= PROBLEM DESCRIPTION =
Could you print all the entries exactly?

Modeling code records

__________________________________________________

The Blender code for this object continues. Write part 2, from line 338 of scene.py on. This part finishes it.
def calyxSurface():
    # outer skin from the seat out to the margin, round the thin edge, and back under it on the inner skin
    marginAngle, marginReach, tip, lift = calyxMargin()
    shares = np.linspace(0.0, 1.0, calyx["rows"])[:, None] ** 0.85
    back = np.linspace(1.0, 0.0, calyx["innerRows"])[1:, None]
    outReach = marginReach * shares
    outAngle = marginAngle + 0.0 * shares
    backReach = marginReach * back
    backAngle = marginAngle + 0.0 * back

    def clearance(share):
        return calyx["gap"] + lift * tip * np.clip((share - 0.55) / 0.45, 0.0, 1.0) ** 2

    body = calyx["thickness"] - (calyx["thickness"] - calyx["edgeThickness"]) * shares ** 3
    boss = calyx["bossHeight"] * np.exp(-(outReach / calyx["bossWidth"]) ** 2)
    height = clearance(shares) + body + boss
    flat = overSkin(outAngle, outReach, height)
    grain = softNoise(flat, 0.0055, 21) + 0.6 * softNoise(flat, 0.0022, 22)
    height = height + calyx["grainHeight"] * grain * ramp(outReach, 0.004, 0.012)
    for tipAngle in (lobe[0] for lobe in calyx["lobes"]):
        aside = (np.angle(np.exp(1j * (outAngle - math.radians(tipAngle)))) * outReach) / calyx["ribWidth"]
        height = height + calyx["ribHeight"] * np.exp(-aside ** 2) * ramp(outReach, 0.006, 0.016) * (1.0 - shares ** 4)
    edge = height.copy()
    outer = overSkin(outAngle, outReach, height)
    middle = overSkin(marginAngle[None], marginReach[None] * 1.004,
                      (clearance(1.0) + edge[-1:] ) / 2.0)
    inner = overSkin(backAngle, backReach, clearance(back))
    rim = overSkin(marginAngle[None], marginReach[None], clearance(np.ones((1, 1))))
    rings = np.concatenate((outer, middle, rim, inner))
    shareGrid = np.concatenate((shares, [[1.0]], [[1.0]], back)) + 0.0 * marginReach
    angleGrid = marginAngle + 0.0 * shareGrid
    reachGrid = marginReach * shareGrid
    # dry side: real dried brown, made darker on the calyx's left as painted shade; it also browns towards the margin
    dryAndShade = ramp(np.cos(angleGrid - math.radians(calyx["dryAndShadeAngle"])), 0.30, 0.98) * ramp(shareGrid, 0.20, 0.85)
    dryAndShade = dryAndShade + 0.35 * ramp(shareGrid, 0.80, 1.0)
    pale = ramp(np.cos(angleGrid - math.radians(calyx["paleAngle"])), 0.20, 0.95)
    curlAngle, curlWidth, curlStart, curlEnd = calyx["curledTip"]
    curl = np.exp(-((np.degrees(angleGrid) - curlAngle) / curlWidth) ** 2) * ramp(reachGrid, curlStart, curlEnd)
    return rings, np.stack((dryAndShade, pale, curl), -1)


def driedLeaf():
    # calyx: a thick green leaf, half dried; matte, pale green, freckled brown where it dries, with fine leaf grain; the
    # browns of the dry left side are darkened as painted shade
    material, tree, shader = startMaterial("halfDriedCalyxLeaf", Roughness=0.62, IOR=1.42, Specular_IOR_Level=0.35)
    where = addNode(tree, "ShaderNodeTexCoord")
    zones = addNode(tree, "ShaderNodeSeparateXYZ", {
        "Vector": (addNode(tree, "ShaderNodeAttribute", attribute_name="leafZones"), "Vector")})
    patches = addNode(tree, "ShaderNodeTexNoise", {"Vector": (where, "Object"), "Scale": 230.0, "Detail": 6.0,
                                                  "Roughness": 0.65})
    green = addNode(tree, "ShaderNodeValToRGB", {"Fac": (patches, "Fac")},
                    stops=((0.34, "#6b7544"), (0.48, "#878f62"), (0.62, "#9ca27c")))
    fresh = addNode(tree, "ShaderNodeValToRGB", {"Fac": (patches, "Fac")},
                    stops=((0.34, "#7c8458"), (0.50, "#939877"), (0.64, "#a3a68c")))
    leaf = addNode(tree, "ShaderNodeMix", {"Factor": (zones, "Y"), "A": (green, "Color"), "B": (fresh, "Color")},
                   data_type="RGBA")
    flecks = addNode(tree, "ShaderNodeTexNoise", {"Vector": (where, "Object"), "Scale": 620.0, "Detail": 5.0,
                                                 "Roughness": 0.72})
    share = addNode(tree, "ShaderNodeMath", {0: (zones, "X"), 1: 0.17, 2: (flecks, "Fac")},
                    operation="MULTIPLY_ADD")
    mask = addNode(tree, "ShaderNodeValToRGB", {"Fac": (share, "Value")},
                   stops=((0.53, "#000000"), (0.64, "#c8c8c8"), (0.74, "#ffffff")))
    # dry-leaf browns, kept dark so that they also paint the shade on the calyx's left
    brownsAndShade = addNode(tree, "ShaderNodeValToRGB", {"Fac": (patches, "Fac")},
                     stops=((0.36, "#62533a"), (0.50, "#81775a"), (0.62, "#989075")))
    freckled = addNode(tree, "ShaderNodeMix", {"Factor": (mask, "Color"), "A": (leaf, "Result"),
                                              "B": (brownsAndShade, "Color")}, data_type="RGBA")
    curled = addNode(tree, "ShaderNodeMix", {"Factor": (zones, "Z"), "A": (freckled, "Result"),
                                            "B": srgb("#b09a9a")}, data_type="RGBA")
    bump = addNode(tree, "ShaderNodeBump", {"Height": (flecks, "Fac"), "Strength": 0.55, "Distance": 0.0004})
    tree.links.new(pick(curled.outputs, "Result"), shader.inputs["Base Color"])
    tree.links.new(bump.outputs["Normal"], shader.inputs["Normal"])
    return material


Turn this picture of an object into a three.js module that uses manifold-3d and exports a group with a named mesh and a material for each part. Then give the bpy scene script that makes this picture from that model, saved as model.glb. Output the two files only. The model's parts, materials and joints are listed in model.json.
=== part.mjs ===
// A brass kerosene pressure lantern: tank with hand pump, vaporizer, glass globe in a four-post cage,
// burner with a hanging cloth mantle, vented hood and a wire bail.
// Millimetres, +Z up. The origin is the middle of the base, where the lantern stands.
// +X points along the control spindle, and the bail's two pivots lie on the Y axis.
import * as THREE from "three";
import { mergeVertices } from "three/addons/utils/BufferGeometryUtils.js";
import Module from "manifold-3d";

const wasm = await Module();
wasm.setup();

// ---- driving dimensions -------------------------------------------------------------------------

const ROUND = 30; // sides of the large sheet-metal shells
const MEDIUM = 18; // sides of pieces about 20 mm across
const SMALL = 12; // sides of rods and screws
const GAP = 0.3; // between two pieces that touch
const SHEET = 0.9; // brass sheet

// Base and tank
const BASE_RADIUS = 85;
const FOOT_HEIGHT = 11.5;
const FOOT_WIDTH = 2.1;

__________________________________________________

= REPLY TO THE TASK =
The Blender code for this object continues. Write part 2, from line 338 of scene.py on. This part finishes it.
def calyxSurface():
    # outer skin from the seat out to the margin, round the thin edge, and back under it on the inner skin
    marginAngle, marginReach, tip, lift = calyxMargin()
    shares = np.linspace(0.0, 1.0, calyx["rows"])[:, None] ** 0.85
    back = np.linspace(1.0, 0.0, calyx["innerRows"])[1:, None]
    outReach = marginReach * shares
    outAngle = marginAngle + 0.0 * shares
    backReach = marginReach * back
    backAngle = marginAngle + 0.0 * back

    def clearance(share):
        return calyx["gap"] + lift * tip * np.clip((share - 0.55) / 0.45, 0.0, 1.0) ** 2

    body = calyx["thickness"] - (calyx["thickness"] - calyx["edgeThickness"]) * shares ** 3
    boss = calyx["bossHeight"] * np.exp(-(outReach / calyx["bossWidth"]) ** 2)
    height = clearance(shares) + body + boss
    flat = overSkin(outAngle, outReach, height)
    grain = softNoise(flat, 0.0055, 21) + 0.6 * softNoise(flat, 0.0022, 22)
    height = height + calyx["grainHeight"] * grain * ramp(outReach, 0.004, 0.012)
    for tipAngle in (lobe[0] for lobe in calyx["lobes"]):
        aside = (np.angle(np.exp(1j * (outAngle - math.radians(tipAngle)))) * outReach) / calyx["ribWidth"]
        height = height + calyx["ribHeight"] * np.exp(-aside ** 2) * ramp(outReach, 0.006, 0.016) * (1.0 - shares ** 4)
    edge = height.copy()
    outer = overSkin(outAngle, outReach, height)
    middle = overSkin(marginAngle[None], marginReach[None] * 1.004,
                      (clearance(1.0) + edge[-1:] ) / 2.0)
    inner = overSkin(backAngle, backReach, clearance(back))
    rim = overSkin(marginAngle[None], marginReach[None], clearance(np.ones((1, 1))))
    rings = np.concatenate((outer, middle, rim, inner))
    shareGrid = np.concatenate((shares, [[1.0]], [[1.0]], back)) + 0.0 * marginReach
    angleGrid = marginAngle + 0.0 * shareGrid
    reachGrid = marginReach * shareGrid
    # dry side: real dried brown, made darker on the calyx's left as painted shade; it also browns towards the margin
    dryAndShade = ramp(np.cos(angleGrid - math.radians(calyx["dryAndShadeAngle"])), 0.30, 0.98) * ramp(shareGrid, 0.20, 0.85)
    dryAndShade = dryAndShade + 0.35 * ramp(shareGrid, 0.80, 1.0)
    pale = ramp(np.cos(angleGrid - math.radians(calyx["paleAngle"])), 0.20, 0.95)
    curlAngle, curlWidth, curlStart, curlEnd = calyx["curledTip"]
    curl = np.exp(-((np.degrees(angleGrid) - curlAngle) / curlWidth) ** 2) * ramp(reachGrid, curlStart, curlEnd)
    return rings, np.stack((dryAndShade, pale, curl), -1)


def driedLeaf():
    # calyx: a thick green leaf, half dried; matte, pale green, freckled brown where it dries, with fine leaf grain; the
    # browns of the dry left side are darkened as painted shade
    material, tree, shader = startMaterial("halfDriedCalyxLeaf", Roughness=0.62, IOR=1.42, Specular_IOR_Level=0.35)
    where = addNode(tree, "ShaderNodeTexCoord")
    zones = addNode(tree, "ShaderNodeSeparateXYZ", {
        "Vector": (addNode(tree, "ShaderNodeAttribute", attribute_name="leafZones"), "Vector")})
    patches = addNode(tree, "ShaderNodeTexNoise", {"Vector": (where, "Object"), "Scale": 230.0, "Detail": 6.0,
                                                  "Roughness": 0.65})
    green = addNode(tree, "ShaderNodeValToRGB", {"Fac": (patches, "Fac")},
                    stops=((0.34, "#6b7544"), (0.48, "#878f62"), (0.62, "#9ca27c")))
    fresh = addNode(tree, "ShaderNodeValToRGB", {"Fac": (patches, "Fac")},
                    stops=((0.34, "#7c8458"), (0.50, "#939877"), (0.64, "#a3a68c")))
    leaf = addNode(tree, "ShaderNodeMix", {"Factor": (zones, "Y"), "A": (green, "Color"), "B": (fresh, "Color")},
                   data_type="RGBA")
    flecks = addNode(tree, "ShaderNodeTexNoise", {"Vector": (where, "Object"), "Scale": 620.0, "Detail": 5.0,
                                                 "Roughness": 0.72})
    share = addNode(tree, "ShaderNodeMath", {0: (zones, "X"), 1: 0.17, 2: (flecks, "Fac")},
                    operation="MULTIPLY_ADD")
    mask = addNode(tree, "ShaderNodeValToRGB", {"Fac": (share, "Value")},
                   stops=((0.53, "#000000"), (0.64, "#c8c8c8"), (0.74, "#ffffff")))
    # dry-leaf browns, kept dark so that they also paint the shade on the calyx's left
    brownsAndShade = addNode(tree, "ShaderNodeValToRGB", {"Fac": (patches, "Fac")},
                     stops=((0.36, "#62533a"), (0.50, "#81775a"), (0.62, "#989075")))
    freckled = addNode(tree, "ShaderNodeMix", {"Factor": (mask, "Color"), "A": (leaf, "Result"),
                                              "B": (brownsAndShade, "Color")}, data_type="RGBA")
    curled = addNode(tree, "ShaderNodeMix", {"Factor": (zones, "Z"), "A": (freckled, "Result"),
                                            "B": srgb("#b09a9a")}, data_type="RGBA")
    bump = addNode(tree, "ShaderNodeBump", {"Height": (flecks, "Fac"), "Strength": 0.55, "Distance": 0.0004})
    tree.links.new(pick(curled.outputs, "Result"), shader.inputs["Base Color"])
    tree.links.new(bump.outputs["Normal"], shader.inputs["Normal"])
    return material


Turn this picture of an object into a three.js module that uses manifold-3d and exports a group with a named mesh and a material for each part. Then give the bpy scene script that makes this picture from that model, saved as model.glb. Output the two files only. The model's parts, materials and joints are listed in model.json.
=== part.mjs ===
// A brass kerosene pressure lantern: tank with hand pump, vaporizer, glass globe in a four-post cage,
// burner with a hanging cloth mantle, vented hood and a wire bail.
// Millimetres, +Z up. The origin is the middle of the base, where the lantern stands.
// +X points along the control spindle, and the bail's two pivots lie on the Y axis.
import * as THREE from "three";
import { mergeVertices } from "three/addons/utils/BufferGeometryUtils.js";
import Module from "manifold-3d";

const wasm = await Module();
wasm.setup();

// ---- driving dimensions -------------------------------------------------------------------------

const ROUND = 30; // sides of the large sheet-metal shells
const MEDIUM = 18; // sides of pieces about 20 mm across
const SMALL = 12; // sides of rods and screws
const GAP = 0.3; // between two pieces that touch
const SHEET = 0.9; // brass sheet

// Base and tank
const BASE_RADIUS = 85;
const FOOT_HEIGHT = 11.5;
const FOOT_WIDTH = 2.1;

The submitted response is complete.